Dataset section:

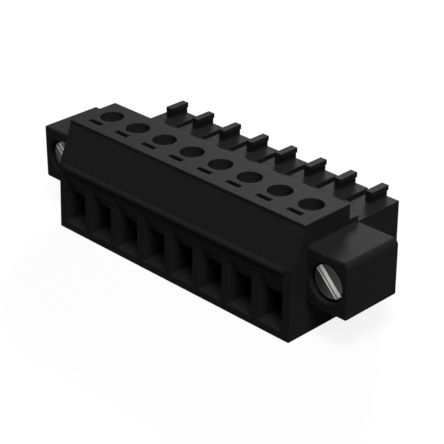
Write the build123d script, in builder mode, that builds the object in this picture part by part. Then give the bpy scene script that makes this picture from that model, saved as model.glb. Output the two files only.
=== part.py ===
from build123d import *
import os

# Eight-way pluggable screw terminal block with a screw flange at each end.
# Millimetres. X runs along the row of poles, -Y is the wire side, +Y the mating side, +Z is up.
# The origin lies at the centre of the underside of the whole part's box.

# row of poles
pole_count = 8
pole_pitch = 3.81
end_margin = 2.365
row_span = (pole_count - 1) * pole_pitch
body_half = row_span / 2 + end_margin

# depths, each measured from the wire-side face towards the mating side
top_front = 1.87
screw_axis_depth = 5.22
block_depth = 7.73
step_depth = 1.21
plug_reach = 6.92
plug_depth = block_depth + plug_reach
bead_radius = 0.24
bead_sink = 0.11
lip_out = bead_radius - bead_sink
front = -(plug_depth - lip_out) / 2
plug_end = front + plug_depth
block_back = front + block_depth

# heights
body_height = 11.1
brow_height = 0.38
band_low = 6.9
bead_height = 6.86
face_lean = 0.25
step_top = 9.53
plug_top = 8.91
plug_floor = 1.25

# wire entries
funnel_width = 3.0
funnel_low = 0.72
funnel_high = 6.4
funnel_depth = 0.8
throat_width = 2.4
throat_low = 1.03
throat_high = 4.1

# clamp chamber behind each wire entry
cage_width = 2.9
cage_depth = 3.0
cage_gap = 0.1
cage_lift = 2.2
cage_sheet = 0.4
cage_collar = 0.8
cage_base = 0.6
cage_round = 0.3
chamber_front_gap = 0.43
chamber_back_gap = 0.27

# contacts
bar_low = 4.35
bar_thick = 0.5
bar_gap = 0.05
bar_nose = 0.7
collar_gap = 0.2
contact_fit = 0.05
web_thick = 0.4
blade_thick = 0.3
blade_height = 1.8
blade_root_gap = 1.2
blade_nip_gap = 0.6
blade_mouth_gap = 1.1
blade_length = 5.9
blade_flare = 1.3
chamber_wall = 0.6

# contact channels through the plug
channel_width = 2.4
channel_low = 3.3
channel_high = 6.5
mouth_chamfer = 0.3

# clamp screws, size M2 with a plain round head
shaft_radius = 1.2
head_fit = 0.08
head_height = 0.95
head_lift = 0.15
thread_radius = 1.0
thread_fit = 0.05
tip_radius = 0.72
tip_height = 0.45
tip_gap = 0.02
blade_slot = 0.45
blade_slot_depth = 0.5

# test slots beside the screw holes
test_width = 1.75
test_length = 0.58
test_depth = 3.21
test_shift = -0.1

# coding tabs and the slots between them on top of the plug
tab_left = 0.27
tab_plate = 0.64
tab_head = 0.79
tab_front = 12.32
tab_height = 1.15
tab_head_height = 0.5
slot_left = -1.37
slot_width = 0.68
slot_front = 11.3
slot_depth = 1.2

# screw flanges
flange_width = 4.65
flange_front = 2.23
flange_depth = block_depth + step_depth - flange_front
flange_low = 3.25
flange_high = 8.87
flange_round_right = 0.6
flange_round_left = 0.2
flange_round_low = 0.2
flange_edge = 0.18
flange_fillet = 0.25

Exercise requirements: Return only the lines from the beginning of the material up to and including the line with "chamber_wall = 0.6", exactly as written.

Full output:
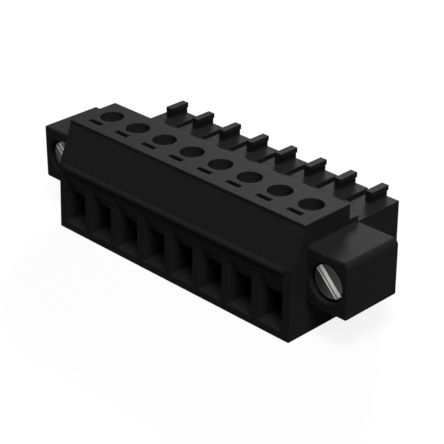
Write the build123d script, in builder mode, that builds the object in this picture part by part. Then give the bpy scene script that makes this picture from that model, saved as model.glb. Output the two files only.
=== part.py ===
from build123d import *
import os

# Eight-way pluggable screw terminal block with a screw flange at each end.
# Millimetres. X runs along the row of poles, -Y is the wire side, +Y the mating side, +Z is up.
# The origin lies at the centre of the underside of the whole part's box.

# row of poles
pole_count = 8
pole_pitch = 3.81
end_margin = 2.365
row_span = (pole_count - 1) * pole_pitch
body_half = row_span / 2 + end_margin

# depths, each measured from the wire-side face towards the mating side
top_front = 1.87
screw_axis_depth = 5.22
block_depth = 7.73
step_depth = 1.21
plug_reach = 6.92
plug_depth = block_depth + plug_reach
bead_radius = 0.24
bead_sink = 0.11
lip_out = bead_radius - bead_sink
front = -(plug_depth - lip_out) / 2
plug_end = front + plug_depth
block_back = front + block_depth

# heights
body_height = 11.1
brow_height = 0.38
band_low = 6.9
bead_height = 6.86
face_lean = 0.25
step_top = 9.53
plug_top = 8.91
plug_floor = 1.25

# wire entries
funnel_width = 3.0
funnel_low = 0.72
funnel_high = 6.4
funnel_depth = 0.8
throat_width = 2.4
throat_low = 1.03
throat_high = 4.1

# clamp chamber behind each wire entry
cage_width = 2.9
cage_depth = 3.0
cage_gap = 0.1
cage_lift = 2.2
cage_sheet = 0.4
cage_collar = 0.8
cage_base = 0.6
cage_round = 0.3
chamber_front_gap = 0.43
chamber_back_gap = 0.27

# contacts
bar_low = 4.35
bar_thick = 0.5
bar_gap = 0.05
bar_nose = 0.7
collar_gap = 0.2
contact_fit = 0.05
web_thick = 0.4
blade_thick = 0.3
blade_height = 1.8
blade_root_gap = 1.2
blade_nip_gap = 0.6
blade_mouth_gap = 1.1
blade_length = 5.9
blade_flare = 1.3
chamber_wall = 0.6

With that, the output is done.